BEGIN

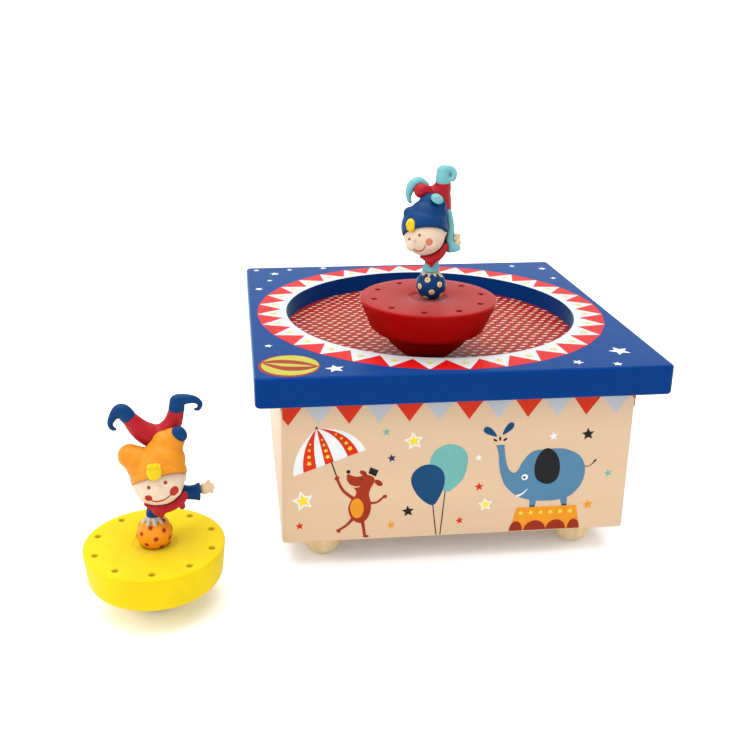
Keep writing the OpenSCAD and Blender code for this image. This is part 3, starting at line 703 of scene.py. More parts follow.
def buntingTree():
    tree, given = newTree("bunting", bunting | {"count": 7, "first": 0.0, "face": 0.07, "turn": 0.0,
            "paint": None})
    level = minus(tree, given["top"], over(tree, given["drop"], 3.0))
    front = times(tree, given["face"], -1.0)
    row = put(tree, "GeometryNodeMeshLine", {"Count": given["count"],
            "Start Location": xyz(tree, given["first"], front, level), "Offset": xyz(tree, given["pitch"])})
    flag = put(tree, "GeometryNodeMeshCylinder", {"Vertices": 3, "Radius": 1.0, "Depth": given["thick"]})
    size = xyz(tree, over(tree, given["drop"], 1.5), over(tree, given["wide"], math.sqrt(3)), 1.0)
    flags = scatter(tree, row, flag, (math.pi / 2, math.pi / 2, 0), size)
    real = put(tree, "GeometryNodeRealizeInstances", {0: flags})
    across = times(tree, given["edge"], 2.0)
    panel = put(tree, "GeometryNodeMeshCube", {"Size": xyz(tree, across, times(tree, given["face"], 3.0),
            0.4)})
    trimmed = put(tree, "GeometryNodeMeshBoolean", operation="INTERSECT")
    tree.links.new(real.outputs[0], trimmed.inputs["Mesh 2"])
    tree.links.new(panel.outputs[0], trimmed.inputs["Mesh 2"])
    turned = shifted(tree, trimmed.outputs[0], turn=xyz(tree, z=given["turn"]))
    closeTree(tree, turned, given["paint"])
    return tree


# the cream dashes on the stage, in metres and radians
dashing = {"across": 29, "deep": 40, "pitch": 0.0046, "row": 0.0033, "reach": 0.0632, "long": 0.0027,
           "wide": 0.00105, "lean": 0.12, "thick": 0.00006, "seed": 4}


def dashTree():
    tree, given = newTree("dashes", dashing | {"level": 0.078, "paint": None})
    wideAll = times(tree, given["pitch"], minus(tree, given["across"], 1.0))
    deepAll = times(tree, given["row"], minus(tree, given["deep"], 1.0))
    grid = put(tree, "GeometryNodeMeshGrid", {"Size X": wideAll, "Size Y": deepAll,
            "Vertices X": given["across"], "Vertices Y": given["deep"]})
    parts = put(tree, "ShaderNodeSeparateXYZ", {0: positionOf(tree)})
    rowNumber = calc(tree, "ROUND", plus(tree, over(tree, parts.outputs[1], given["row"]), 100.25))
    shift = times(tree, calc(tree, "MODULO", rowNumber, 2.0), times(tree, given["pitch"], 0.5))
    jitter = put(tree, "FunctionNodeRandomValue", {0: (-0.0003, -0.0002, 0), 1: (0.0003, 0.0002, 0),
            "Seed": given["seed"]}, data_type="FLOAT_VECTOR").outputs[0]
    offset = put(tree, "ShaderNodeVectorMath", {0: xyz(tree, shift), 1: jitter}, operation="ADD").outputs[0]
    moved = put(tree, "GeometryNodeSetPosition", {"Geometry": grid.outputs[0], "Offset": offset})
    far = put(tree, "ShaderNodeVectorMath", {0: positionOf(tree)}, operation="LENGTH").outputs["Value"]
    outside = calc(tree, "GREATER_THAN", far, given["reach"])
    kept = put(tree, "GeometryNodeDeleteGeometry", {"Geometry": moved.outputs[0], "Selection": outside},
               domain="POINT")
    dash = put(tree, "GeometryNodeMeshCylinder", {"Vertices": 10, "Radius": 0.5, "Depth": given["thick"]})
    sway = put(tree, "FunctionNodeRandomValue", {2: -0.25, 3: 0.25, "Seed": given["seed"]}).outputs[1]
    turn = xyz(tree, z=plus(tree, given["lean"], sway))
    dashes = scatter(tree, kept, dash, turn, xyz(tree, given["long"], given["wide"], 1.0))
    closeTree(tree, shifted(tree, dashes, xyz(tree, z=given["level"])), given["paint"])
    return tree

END

Required work -
Output the full listing exactly as it stands.

Response -
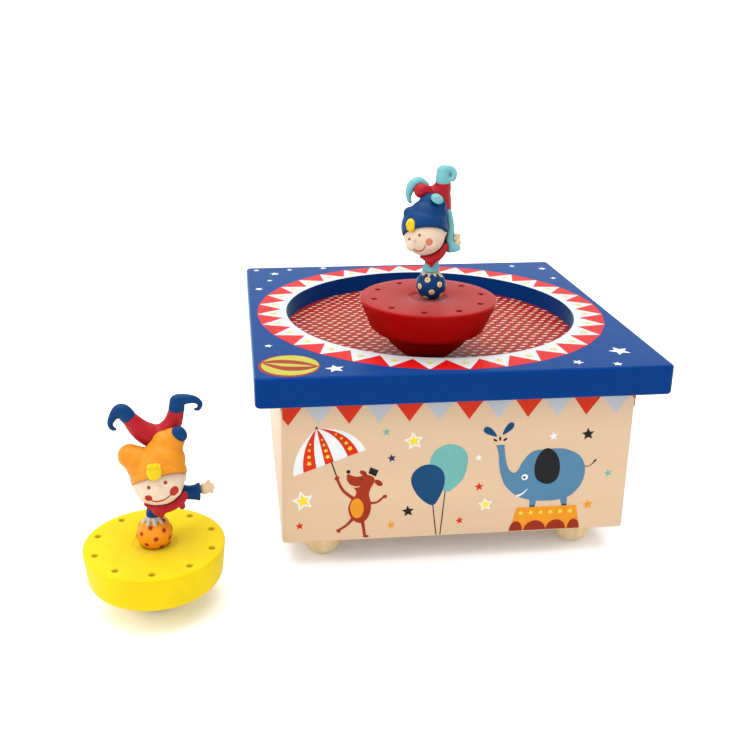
Keep writing the OpenSCAD and Blender code for this image. This is part 3, starting at line 703 of scene.py. More parts follow.
def buntingTree():
    tree, given = newTree("bunting", bunting | {"count": 7, "first": 0.0, "face": 0.07, "turn": 0.0,
            "paint": None})
    level = minus(tree, given["top"], over(tree, given["drop"], 3.0))
    front = times(tree, given["face"], -1.0)
    row = put(tree, "GeometryNodeMeshLine", {"Count": given["count"],
            "Start Location": xyz(tree, given["first"], front, level), "Offset": xyz(tree, given["pitch"])})
    flag = put(tree, "GeometryNodeMeshCylinder", {"Vertices": 3, "Radius": 1.0, "Depth": given["thick"]})
    size = xyz(tree, over(tree, given["drop"], 1.5), over(tree, given["wide"], math.sqrt(3)), 1.0)
    flags = scatter(tree, row, flag, (math.pi / 2, math.pi / 2, 0), size)
    real = put(tree, "GeometryNodeRealizeInstances", {0: flags})
    across = times(tree, given["edge"], 2.0)
    panel = put(tree, "GeometryNodeMeshCube", {"Size": xyz(tree, across, times(tree, given["face"], 3.0),
            0.4)})
    trimmed = put(tree, "GeometryNodeMeshBoolean", operation="INTERSECT")
    tree.links.new(real.outputs[0], trimmed.inputs["Mesh 2"])
    tree.links.new(panel.outputs[0], trimmed.inputs["Mesh 2"])
    turned = shifted(tree, trimmed.outputs[0], turn=xyz(tree, z=given["turn"]))
    closeTree(tree, turned, given["paint"])
    return tree


# the cream dashes on the stage, in metres and radians
dashing = {"across": 29, "deep": 40, "pitch": 0.0046, "row": 0.0033, "reach": 0.0632, "long": 0.0027,
           "wide": 0.00105, "lean": 0.12, "thick": 0.00006, "seed": 4}


def dashTree():
    tree, given = newTree("dashes", dashing | {"level": 0.078, "paint": None})
    wideAll = times(tree, given["pitch"], minus(tree, given["across"], 1.0))
    deepAll = times(tree, given["row"], minus(tree, given["deep"], 1.0))
    grid = put(tree, "GeometryNodeMeshGrid", {"Size X": wideAll, "Size Y": deepAll,
            "Vertices X": given["across"], "Vertices Y": given["deep"]})
    parts = put(tree, "ShaderNodeSeparateXYZ", {0: positionOf(tree)})
    rowNumber = calc(tree, "ROUND", plus(tree, over(tree, parts.outputs[1], given["row"]), 100.25))
    shift = times(tree, calc(tree, "MODULO", rowNumber, 2.0), times(tree, given["pitch"], 0.5))
    jitter = put(tree, "FunctionNodeRandomValue", {0: (-0.0003, -0.0002, 0), 1: (0.0003, 0.0002, 0),
            "Seed": given["seed"]}, data_type="FLOAT_VECTOR").outputs[0]
    offset = put(tree, "ShaderNodeVectorMath", {0: xyz(tree, shift), 1: jitter}, operation="ADD").outputs[0]
    moved = put(tree, "GeometryNodeSetPosition", {"Geometry": grid.outputs[0], "Offset": offset})
    far = put(tree, "ShaderNodeVectorMath", {0: positionOf(tree)}, operation="LENGTH").outputs["Value"]
    outside = calc(tree, "GREATER_THAN", far, given["reach"])
    kept = put(tree, "GeometryNodeDeleteGeometry", {"Geometry": moved.outputs[0], "Selection": outside},
               domain="POINT")
    dash = put(tree, "GeometryNodeMeshCylinder", {"Vertices": 10, "Radius": 0.5, "Depth": given["thick"]})
    sway = put(tree, "FunctionNodeRandomValue", {2: -0.25, 3: 0.25, "Seed": given["seed"]}).outputs[1]
    turn = xyz(tree, z=plus(tree, given["lean"], sway))
    dashes = scatter(tree, kept, dash, turn, xyz(tree, given["long"], given["wide"], 1.0))
    closeTree(tree, shifted(tree, dashes, xyz(tree, z=given["level"])), given["paint"])
    return tree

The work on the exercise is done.